The problem
Go through the entries below and pick out every line with "rigid".

Rows
↓

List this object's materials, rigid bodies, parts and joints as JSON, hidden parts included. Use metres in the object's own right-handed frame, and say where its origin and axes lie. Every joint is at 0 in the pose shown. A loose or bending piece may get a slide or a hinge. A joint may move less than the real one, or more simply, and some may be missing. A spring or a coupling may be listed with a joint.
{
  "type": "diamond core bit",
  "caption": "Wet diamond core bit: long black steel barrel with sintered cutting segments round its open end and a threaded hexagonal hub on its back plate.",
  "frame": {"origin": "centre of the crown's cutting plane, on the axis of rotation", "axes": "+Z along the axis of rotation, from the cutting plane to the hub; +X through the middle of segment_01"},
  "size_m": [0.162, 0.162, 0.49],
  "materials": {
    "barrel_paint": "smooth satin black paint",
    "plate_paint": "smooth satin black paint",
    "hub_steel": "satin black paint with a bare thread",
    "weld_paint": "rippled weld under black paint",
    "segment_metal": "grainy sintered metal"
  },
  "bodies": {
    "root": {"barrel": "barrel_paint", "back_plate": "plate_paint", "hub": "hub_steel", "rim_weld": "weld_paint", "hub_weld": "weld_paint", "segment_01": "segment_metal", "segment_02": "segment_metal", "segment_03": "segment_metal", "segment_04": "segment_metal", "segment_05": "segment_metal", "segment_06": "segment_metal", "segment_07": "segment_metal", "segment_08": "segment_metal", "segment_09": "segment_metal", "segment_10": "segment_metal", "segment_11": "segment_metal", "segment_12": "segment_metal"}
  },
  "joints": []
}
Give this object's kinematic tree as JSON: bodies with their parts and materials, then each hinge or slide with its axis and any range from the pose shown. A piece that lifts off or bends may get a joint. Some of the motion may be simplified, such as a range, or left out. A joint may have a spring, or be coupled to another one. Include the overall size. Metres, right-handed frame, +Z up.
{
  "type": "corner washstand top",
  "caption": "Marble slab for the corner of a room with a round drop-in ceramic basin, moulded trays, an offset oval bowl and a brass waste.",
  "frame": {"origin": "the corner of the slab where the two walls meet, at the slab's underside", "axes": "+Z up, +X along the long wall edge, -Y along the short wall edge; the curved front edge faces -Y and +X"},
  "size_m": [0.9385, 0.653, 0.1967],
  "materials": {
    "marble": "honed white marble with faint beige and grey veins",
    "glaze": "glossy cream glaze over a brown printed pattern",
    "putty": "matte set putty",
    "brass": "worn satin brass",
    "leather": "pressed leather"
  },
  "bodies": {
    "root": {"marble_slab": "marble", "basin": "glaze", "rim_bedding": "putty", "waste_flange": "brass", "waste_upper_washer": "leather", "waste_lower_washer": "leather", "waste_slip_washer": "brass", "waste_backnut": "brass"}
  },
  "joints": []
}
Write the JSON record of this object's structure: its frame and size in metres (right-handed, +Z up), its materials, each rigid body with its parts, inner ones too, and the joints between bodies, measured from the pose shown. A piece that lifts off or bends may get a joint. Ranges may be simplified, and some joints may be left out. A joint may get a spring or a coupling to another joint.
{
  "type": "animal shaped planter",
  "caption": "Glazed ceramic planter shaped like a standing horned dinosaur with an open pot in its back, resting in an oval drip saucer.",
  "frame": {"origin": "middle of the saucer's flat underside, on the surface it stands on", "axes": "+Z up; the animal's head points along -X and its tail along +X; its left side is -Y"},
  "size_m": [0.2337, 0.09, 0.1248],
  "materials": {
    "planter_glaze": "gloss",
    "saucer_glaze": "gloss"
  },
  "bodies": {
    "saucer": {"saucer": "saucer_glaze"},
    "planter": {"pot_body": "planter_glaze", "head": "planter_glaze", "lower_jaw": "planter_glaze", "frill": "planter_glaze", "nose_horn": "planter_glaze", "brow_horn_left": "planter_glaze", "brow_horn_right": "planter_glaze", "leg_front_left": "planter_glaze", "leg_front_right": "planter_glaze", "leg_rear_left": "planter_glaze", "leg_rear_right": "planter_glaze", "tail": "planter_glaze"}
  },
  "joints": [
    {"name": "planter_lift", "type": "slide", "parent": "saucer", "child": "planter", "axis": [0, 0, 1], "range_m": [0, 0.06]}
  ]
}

↑
↓

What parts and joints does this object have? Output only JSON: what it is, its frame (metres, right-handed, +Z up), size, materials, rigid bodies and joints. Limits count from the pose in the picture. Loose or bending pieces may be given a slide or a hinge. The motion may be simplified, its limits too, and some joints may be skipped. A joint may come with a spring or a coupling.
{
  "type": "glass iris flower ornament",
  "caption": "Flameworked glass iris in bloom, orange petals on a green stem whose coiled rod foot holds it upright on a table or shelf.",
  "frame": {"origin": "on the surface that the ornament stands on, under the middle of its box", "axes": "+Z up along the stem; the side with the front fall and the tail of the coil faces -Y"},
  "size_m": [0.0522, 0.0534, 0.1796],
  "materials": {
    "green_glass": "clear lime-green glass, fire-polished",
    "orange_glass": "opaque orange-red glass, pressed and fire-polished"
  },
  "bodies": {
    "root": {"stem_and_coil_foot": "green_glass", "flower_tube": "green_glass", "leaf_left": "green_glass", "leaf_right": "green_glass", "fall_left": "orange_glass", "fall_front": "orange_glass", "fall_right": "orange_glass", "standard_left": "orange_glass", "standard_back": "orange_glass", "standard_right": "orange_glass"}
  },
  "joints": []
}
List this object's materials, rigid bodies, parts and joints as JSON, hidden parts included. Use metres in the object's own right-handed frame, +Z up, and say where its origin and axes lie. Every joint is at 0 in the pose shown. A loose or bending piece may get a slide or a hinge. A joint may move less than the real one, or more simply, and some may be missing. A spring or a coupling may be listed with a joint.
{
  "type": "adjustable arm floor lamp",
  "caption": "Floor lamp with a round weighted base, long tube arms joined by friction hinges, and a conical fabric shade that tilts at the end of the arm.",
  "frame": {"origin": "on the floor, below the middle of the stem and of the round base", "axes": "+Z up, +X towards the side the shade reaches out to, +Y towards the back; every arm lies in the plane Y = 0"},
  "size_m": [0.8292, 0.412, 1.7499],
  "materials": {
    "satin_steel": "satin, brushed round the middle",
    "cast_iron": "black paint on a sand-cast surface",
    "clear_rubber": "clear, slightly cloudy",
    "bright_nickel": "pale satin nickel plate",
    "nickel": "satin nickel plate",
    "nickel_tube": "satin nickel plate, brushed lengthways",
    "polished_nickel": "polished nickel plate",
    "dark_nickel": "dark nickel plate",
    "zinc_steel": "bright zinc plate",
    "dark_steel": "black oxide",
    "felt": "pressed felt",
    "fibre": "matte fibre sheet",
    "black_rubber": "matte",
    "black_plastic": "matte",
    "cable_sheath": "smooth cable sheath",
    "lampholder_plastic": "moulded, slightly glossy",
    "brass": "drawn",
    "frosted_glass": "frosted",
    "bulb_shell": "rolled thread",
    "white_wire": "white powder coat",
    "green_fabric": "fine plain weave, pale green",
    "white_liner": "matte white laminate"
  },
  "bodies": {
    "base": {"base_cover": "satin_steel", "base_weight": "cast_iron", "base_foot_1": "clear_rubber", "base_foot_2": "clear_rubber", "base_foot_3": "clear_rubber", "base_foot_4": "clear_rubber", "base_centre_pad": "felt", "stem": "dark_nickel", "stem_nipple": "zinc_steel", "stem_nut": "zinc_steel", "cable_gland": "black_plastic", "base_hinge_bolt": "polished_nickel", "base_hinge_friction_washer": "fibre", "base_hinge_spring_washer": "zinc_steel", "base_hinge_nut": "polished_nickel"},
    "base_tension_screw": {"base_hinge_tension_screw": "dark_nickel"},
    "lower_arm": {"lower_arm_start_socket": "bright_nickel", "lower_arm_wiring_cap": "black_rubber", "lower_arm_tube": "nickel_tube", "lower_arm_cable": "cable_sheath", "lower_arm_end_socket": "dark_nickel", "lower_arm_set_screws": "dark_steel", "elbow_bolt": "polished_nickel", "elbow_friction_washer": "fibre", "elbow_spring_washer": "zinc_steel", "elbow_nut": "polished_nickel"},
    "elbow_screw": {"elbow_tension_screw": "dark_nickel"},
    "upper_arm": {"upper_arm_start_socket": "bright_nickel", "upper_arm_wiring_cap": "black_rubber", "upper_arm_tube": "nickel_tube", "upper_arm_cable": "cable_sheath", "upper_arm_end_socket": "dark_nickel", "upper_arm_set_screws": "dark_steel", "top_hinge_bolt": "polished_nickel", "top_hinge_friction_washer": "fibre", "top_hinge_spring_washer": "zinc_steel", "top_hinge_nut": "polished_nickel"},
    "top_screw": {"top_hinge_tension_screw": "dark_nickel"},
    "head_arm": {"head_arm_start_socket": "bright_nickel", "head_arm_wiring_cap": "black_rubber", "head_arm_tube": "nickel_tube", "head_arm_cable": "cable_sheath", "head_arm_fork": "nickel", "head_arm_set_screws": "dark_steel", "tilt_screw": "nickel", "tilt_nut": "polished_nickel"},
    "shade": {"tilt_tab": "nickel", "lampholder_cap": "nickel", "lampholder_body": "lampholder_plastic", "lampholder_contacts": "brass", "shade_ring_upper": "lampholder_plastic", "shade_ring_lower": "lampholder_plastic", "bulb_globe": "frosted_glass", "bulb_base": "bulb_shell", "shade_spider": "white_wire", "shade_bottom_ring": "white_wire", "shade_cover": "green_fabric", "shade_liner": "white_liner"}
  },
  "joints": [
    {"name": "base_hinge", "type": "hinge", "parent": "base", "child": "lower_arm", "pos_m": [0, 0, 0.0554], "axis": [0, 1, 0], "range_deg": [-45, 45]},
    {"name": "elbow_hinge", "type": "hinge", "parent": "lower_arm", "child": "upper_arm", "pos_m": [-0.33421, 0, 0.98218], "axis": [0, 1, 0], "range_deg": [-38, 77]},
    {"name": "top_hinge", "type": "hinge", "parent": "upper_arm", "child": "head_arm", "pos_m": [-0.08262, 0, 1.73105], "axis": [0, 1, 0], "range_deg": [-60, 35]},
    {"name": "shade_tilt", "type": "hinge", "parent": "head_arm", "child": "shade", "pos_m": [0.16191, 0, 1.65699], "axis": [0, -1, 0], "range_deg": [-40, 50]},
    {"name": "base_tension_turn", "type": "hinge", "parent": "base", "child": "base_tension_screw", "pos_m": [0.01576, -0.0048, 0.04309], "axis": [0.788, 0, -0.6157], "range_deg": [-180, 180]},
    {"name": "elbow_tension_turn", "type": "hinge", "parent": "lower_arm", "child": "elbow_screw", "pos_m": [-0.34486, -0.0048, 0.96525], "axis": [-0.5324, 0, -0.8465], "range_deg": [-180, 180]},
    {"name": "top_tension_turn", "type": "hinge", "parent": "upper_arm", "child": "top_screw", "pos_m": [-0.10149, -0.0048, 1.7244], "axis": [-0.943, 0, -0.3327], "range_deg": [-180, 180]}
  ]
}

↑

Written answer
List this object's materials, rigid bodies, parts and joints as JSON, hidden parts included. Use metres in the object's own right-handed frame, and say where its origin and axes lie. Every joint is at 0 in the pose shown. A loose or bending piece may get a slide or a hinge. A joint may move less than the real one, or more simply, and some may be missing. A spring or a coupling may be listed with a joint.
Write the JSON record of this object's structure: its frame and size in metres (right-handed, +Z up), its materials, each rigid body with its parts, inner ones too, and the joints between bodies, measured from the pose shown. A piece that lifts off or bends may get a joint. Ranges may be simplified, and some joints may be left out. A joint may get a spring or a coupling to another joint.
What parts and joints does this object have? Output only JSON: what it is, its frame (metres, right-handed, +Z up), size, materials, rigid bodies and joints. Limits count from the pose in the picture. Loose or bending pieces may be given a slide or a hinge. The motion may be simplified, its limits too, and some joints may be skipped. A joint may come with a spring or a coupling.
List this object's materials, rigid bodies, parts and joints as JSON, hidden parts included. Use metres in the object's own right-handed frame, +Z up, and say where its origin and axes lie. Every joint is at 0 in the pose shown. A loose or bending piece may get a slide or a hinge. A joint may move less than the real one, or more simply, and some may be missing. A spring or a coupling may be listed with a joint.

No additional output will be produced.